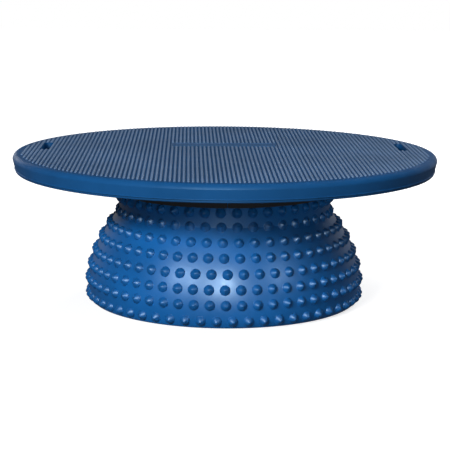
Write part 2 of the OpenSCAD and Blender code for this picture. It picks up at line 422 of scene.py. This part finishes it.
def dome_nubs(wall, lowest, highest):
    """All the nubs between two heights, apart from those too near the valve."""
    valve = np.array([0.0, flank_radius(SEAM_H), SEAM_H])
    made = []
    for height, count, first in NUB_ROWS:
        if not lowest < height < highest:
            continue
        for k in range(count):
            turn = (k + first) * 2 * math.pi / count
            middle = wall.point(wall.at_height(height), turn, 0.0)
            if np.linalg.norm(middle - valve) > VALVE_CLEAR:
                made.append(nub(wall, height, turn))
    return made


def underside_outline():
    """The dome's floor face as (radius, height), from its middle to the floor ring: shallow moulded rings."""
    points = [(0.0, UNDERSIDE_Z)]
    for radius in RING_RADII:
        points += [(radius - RING_FOOT, UNDERSIDE_Z), (radius - RING_HALF, RING_Z),
                   (radius + RING_HALF, RING_Z), (radius + RING_FOOT, UNDERSIDE_Z)]
    return points + [(FLOOR_RING_R - FLOOR_RING_SLOPE, UNDERSIDE_Z), (FLOOR_RING_R, 0.0)]


def build_dome():
    """The dome in two pieces that meet at the height of the tilt joints, between two rows of nubs."""
    blue = (0.004, 0.10, 0.33)
    wall_vinyl = dome_vinyl("dome_vinyl", 0.37, blue)
    # The nubs get the wall's vinyl in a darker blue: painted shade for the darkness of their steep sides.
    shaded_nub_vinyl = dome_vinyl("shaded_nub_vinyl", 0.40, shade(blue, 0.9))
    outline = dome_outline()
    wall = Wall(outline)
    seam = (flank_radius(SEAM_H), SEAM_H)
    low = underside_outline() + [p for p in outline if p[1] < SEAM_H - SEAM_CLEAR] + [seam]
    high = [seam] + [p for p in outline if p[1] > SEAM_H + SEAM_CLEAR]
    high += [(LIP_R, DOME_TOP - LIP_T), (LIP_R, DOME_TOP), (0.0, DOME_TOP)]
    pieces = []
    for name, shell, lowest, highest in (("dome_lower", low, 0.0, SEAM_H),
                                         ("dome_upper", high, SEAM_H, DOME_TOP)):
        walls = without_valve_hole(revolve(shell, DOME_STEPS))
        shapes = joined([walls] + dome_nubs(wall, lowest, highest))
        piece = new_piece(name, *shapes, wall_vinyl, smooth_angle=30.0)
        piece.data.materials.append(shaded_nub_vinyl)
        for face in piece.data.polygons[len(walls[1]):]:
            face.material_index = 1
        pieces.append(piece)
    lower, upper = pieces
    for piece in pieces:
        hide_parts("dome_bladder")
    build_valve_pad(wall_vinyl)
    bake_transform(lower)
    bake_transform(upper)


# ---- Deck ----

def rib_stretches(x):
    """The stretches of y that a rib at x covers: the field, without the plate and the slots."""
    reach = math.sqrt(max(FIELD_R ** 2 - (abs(x) + RIB_W / 2) ** 2, 0.0))
    gaps = []
    if plate_lo.x - PLATE_GAP - RIB_W / 2 < x < plate_hi.x + PLATE_GAP + RIB_W / 2:
        gaps.append((plate_lo.y - PLATE_GAP, plate_hi.y + PLATE_GAP))
    across = SLOT_W / 2 + SLOT_GAP + RIB_W / 2
    if abs(abs(x) - SLOT_X) < across:
        bulge = math.sqrt(across ** 2 - (abs(x) - SLOT_X) ** 2)
        half = (SLOT_L - SLOT_W) / 2 + bulge
        gaps.append((SLOT_Y - half, SLOT_Y + half))
    stretches, start = [], -reach
    for low, high in gaps:
        stretches.append((start, low))
        start = high
    stretches.append((start, reach))
    return [(a, b) for a, b in stretches if b - a > 2 * RIB_W]


def rib(x, start, end):
    """One grip rib: a soft strip with a rounded back and rounded ends."""
    half = RIB_W / 2
    stations = [(start + half * (1 - math.cos(t)), max(math.sin(t), 0.12))
                for t in np.linspace(0, math.pi / 2, 4)]
    stations += [(start + end - y, size) for y, size in reversed(stations)]
    vertices = []
    for y, size in stations:
        vertices += [(x + half * across * size, y, DECK_Z + RIB_H * up * (0.45 + 0.55 * size))
                     for across, up in RIB_SECTION]
    n = len(RIB_SECTION)
    faces = []
    for s in range(len(stations) - 1):
        for k in range(n):
            a, b = s * n + k, s * n + (k + 1) % n
            faces.append((a, b, b + n, a + n))
    faces += [tuple(range(n)), tuple(range(len(vertices) - n, len(vertices)))[::-1]]
    return vertices, faces


def build_ribs():
    """The ribs as one piece, side by side at one pitch, with one on the middle line."""
    last = math.floor((FIELD_R - RIB_W) / RIB_PITCH)
    places = [i * RIB_PITCH for i in range(-last, last + 1)]
    parts = [rib(x, start, end) for x in places for start, end in rib_stretches(x)]
    material = moulded_plastic("rib_rubber", (0.132, 0.212, 0.350), 0.60, grain=1800.0)
    piece = new_piece("tread_ribs", *joined(parts), material, smooth_angle=60.0)
    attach(piece, "platform")
    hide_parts("grip_ribs")


# ---- Materials of the CAD pieces that keep their shape ----

def dress(node, material):
    """One material all over a CAD piece."""
    for slot in nodes[node].material_slots:
        slot.material = material


def dress_cad_pieces():
    """The two shells, the plate, the clamp, the screws and the valve."""
    navy = (0.008, 0.078, 0.235)
    dress("deck_top", moulded_plastic("deck_plastic", shade(navy, 0.80), 0.44, tint=(0.4, 0.75, 1.0)))
    # The lower shell takes the deck's navy darkened to 0.62: painted shade under the rim's lower edge.
    dress("deck_bottom", moulded_plastic("shaded_tray_plastic", shade(navy, 0.62), 0.46, tint=(0.4, 0.75, 1.0)))
    dress("name_plate", moulded_plastic("plate_plastic", (0.03, 0.10, 0.24), 0.36))
    clamp = moulded_plastic("clamp_plastic", (0.024, 0.025, 0.028), 0.5, tint=(1.0, 1.0, 1.0))
    dress("clamp_half_left", clamp)
    dress("clamp_half_right", clamp)
    steel = brushed_steel()
    for node in ("rim_screws", "inner_screws", "clamp_screws"):
        dress(node, steel)
    dress("valve_seat", moulded_plastic("valve_rubber", (0.012, 0.03, 0.06), 0.5))
    dress("valve_plug", moulded_plastic("plug_plastic", (0.55, 0.58, 0.62), 0.3))


# ---- Camera, floor and light ----

def build_camera():
    """A long lens a little above the deck. The angles are in radians."""
    pitch, yaw, roll = 0.1872, 0.0264, 0.0077
    lens, sensor = 116.2, 36.0
    place = Vector((-0.04524, -1.73906, TOP_Z + 0.23731))
    ahead = Vector((math.sin(yaw) * math.cos(pitch), math.cos(yaw) * math.cos(pitch), -math.sin(pitch)))
    right = Vector((math.cos(yaw), -math.sin(yaw), 0.0))
    up = right.cross(ahead)
    right, up = (right * math.cos(roll) + up * math.sin(roll),
                 up * math.cos(roll) - right * math.sin(roll))
    data = bpy.data.cameras.new("camera")
    data.sensor_width = sensor
    data.lens = lens
    camera = bpy.data.objects.new("camera", data)
    camera.matrix_world = Matrix.Translation(place) @ Matrix((right, up, -ahead)).transposed().to_4x4()
    bpy.context.scene.collection.objects.link(camera)
    bpy.context.scene.camera = camera


# A lamp of the kind "light" leaves no gleam, and one of the kind "gleam" does nothing else. One with a group
# falls on that group alone. All point at the object's middle, but those for the dome alone at its belly.
MIDDLE, BELLY = (0.0, 0.0, 0.10), (0.0, 0.0, 0.08)
LIGHT_GROUPS = {"deck": ("deck_top", "deck_bottom", "name_plate"),
                "tread": ("deck_top", "name_plate", "tread_ribs"),
                "dome": ("dome_lower", "dome_upper", "valve_pad", "valve_plug")}
LIGHTS = [  # name, kind, group, place, target, size, power in watts
    ("front_left", "light", None, (-1.1, -1.9, 1.08), MIDDLE, (1.0, 0.4), 52.0),
    ("low_front", "light", None, (0.3, -2.2, 0.25), MIDDLE, (1.2, 0.3), 9.0),
    ("top", "light", None, (0.9, 0.1, 1.7), MIDDLE, (1.0, 1.0), 11.5),
    ("rear", "light", None, (1.3, 1.9, 0.9), MIDDLE, (1.4, 0.8), 26.0),
    ("back_left", "gleam", None, (-1.2, 1.7, 0.35), MIDDLE, (1.6, 1.0), 1.4),
    ("back_right", "gleam", None, (1.2, 1.7, 0.35), MIDDLE, (1.6, 1.0), 1.4),
    ("rim_light", "light", "deck", (-0.6, -2.2, 0.12), MIDDLE, (1.4, 0.3), 12.0),
    ("edge_gleam", "gleam", "deck", (-0.3, -2.2, 0.45), MIDDLE, (0.9, 0.2), 24.0),
    ("back_gleam", "gleam", "tread", (-1.1, 2.2, 0.55), MIDDLE, (0.8, 0.4), 2.2),
    ("key_gleam", "gleam", "dome", (-0.12, -2.25, 0.82), BELLY, (0.5, 0.4), 74.0),
    ("side_gleam", "gleam", "dome", (-1.30, -1.80, 1.00), BELLY, (0.8, 0.5), 44.0),
    ("right_gleam", "gleam", "dome", (1.60, -1.55, 1.00), BELLY, (0.5, 0.5), 14.0),
    ("rear_gleam", "gleam", "dome", (0.4, 2.2, 0.85), BELLY, (1.0, 0.6), 5.0)]


def area_light(name, kind, only, place, target, size, power):
    """A soft light. "only" is the collection that it falls on, or None for everything."""
    data = bpy.data.lights.new(name, "AREA")
    data.shape = "RECTANGLE"
    data.size, data.size_y = size
    data.energy = power
    lamp = bpy.data.objects.new(name, data)
    lamp.location = place
    lamp.rotation_euler = (Vector(target) - Vector(place)).to_track_quat("-Z", "Y").to_euler()
    lamp.visible_glossy = kind == "gleam"
    lamp.visible_diffuse = kind == "light"
    if only:
        lamp.light_linking.receiver_collection = only
    bpy.context.scene.collection.objects.link(lamp)


def group(name, pieces):
    """A collection that a light can be kept to."""
    made = bpy.data.collections.new(name)
    for piece in pieces:
        made.objects.link(bpy.data.objects[piece])
    return made


def build_studio():
    """White all round to the eye, a dim fill, and soft lights: some only light, some only gleam."""
    scene = bpy.context.scene
    scene.view_settings.view_transform = "Standard"
    world = bpy.data.worlds.new("studio")
    world.use_nodes = True
    tree = world.node_tree
    seen = tree.nodes.new("ShaderNodeLightPath")
    level = tree.nodes.new("ShaderNodeMapRange")
    level.inputs["To Min"].default_value = FILL
    level.inputs["To Max"].default_value = 1.0
    tree.links.new(seen.outputs["Is Camera Ray"], level.inputs["Value"])
    background = tree.nodes["Background"]
    background.inputs["Color"].default_value = (1.0, 1.0, 1.0, 1.0)
    tree.links.new(level.outputs[0], background.inputs["Strength"])
    scene.world = world
    groups = {name: group(name, pieces) for name, pieces in LIGHT_GROUPS.items()}
    for name, kind, only, *numbers in LIGHTS:
        area_light(name, kind, groups.get(only), *numbers)
    corners = [(x * FLOOR_HALF, y * FLOOR_HALF, FLOOR_Z) for x, y in ((-1, -1), (1, -1), (1, 1), (-1, 1))]
    floor = new_piece("floor", corners, [(0, 1, 2, 3)], floor_paper())
    floor.visible_diffuse = False
    floor.visible_glossy = False


def floor_paper():
    """Pale paper that glows more and more away from the object, so that it meets the white behind it."""
    s = Shader("floor_paper", Roughness=0.9, Emission_Color=(1.0, 1.0, 1.0, 1.0))
    s.set("Emission Strength", s.ramp(s.distance(), 0.2, 0.9, 0.72, 0.98))
    s.set("Base Color", s.colours(s.noise(6.0), (0.3, (0.55, 0.55, 0.55)), (0.7, (0.6, 0.6, 0.6))))
    return s.material


dress_cad_pieces()
build_dome()
build_ribs()
build_camera()
build_studio()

#### [To be done]
Exactly repeat the lines running from the top of the listing to the line bearing "return points +", both of those lines included, and only them.

#### [Full output]
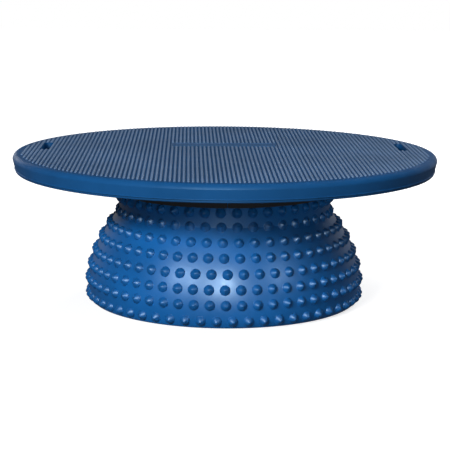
Write part 2 of the OpenSCAD and Blender code for this picture. It picks up at line 422 of scene.py. This part finishes it.
def dome_nubs(wall, lowest, highest):
    """All the nubs between two heights, apart from those too near the valve."""
    valve = np.array([0.0, flank_radius(SEAM_H), SEAM_H])
    made = []
    for height, count, first in NUB_ROWS:
        if not lowest < height < highest:
            continue
        for k in range(count):
            turn = (k + first) * 2 * math.pi / count
            middle = wall.point(wall.at_height(height), turn, 0.0)
            if np.linalg.norm(middle - valve) > VALVE_CLEAR:
                made.append(nub(wall, height, turn))
    return made


def underside_outline():
    """The dome's floor face as (radius, height), from its middle to the floor ring: shallow moulded rings."""
    points = [(0.0, UNDERSIDE_Z)]
    for radius in RING_RADII:
        points += [(radius - RING_FOOT, UNDERSIDE_Z), (radius - RING_HALF, RING_Z),
                   (radius + RING_HALF, RING_Z), (radius + RING_FOOT, UNDERSIDE_Z)]
    return points + [(FLOOR_RING_R - FLOOR_RING_SLOPE, UNDERSIDE_Z), (FLOOR_RING_R, 0.0)]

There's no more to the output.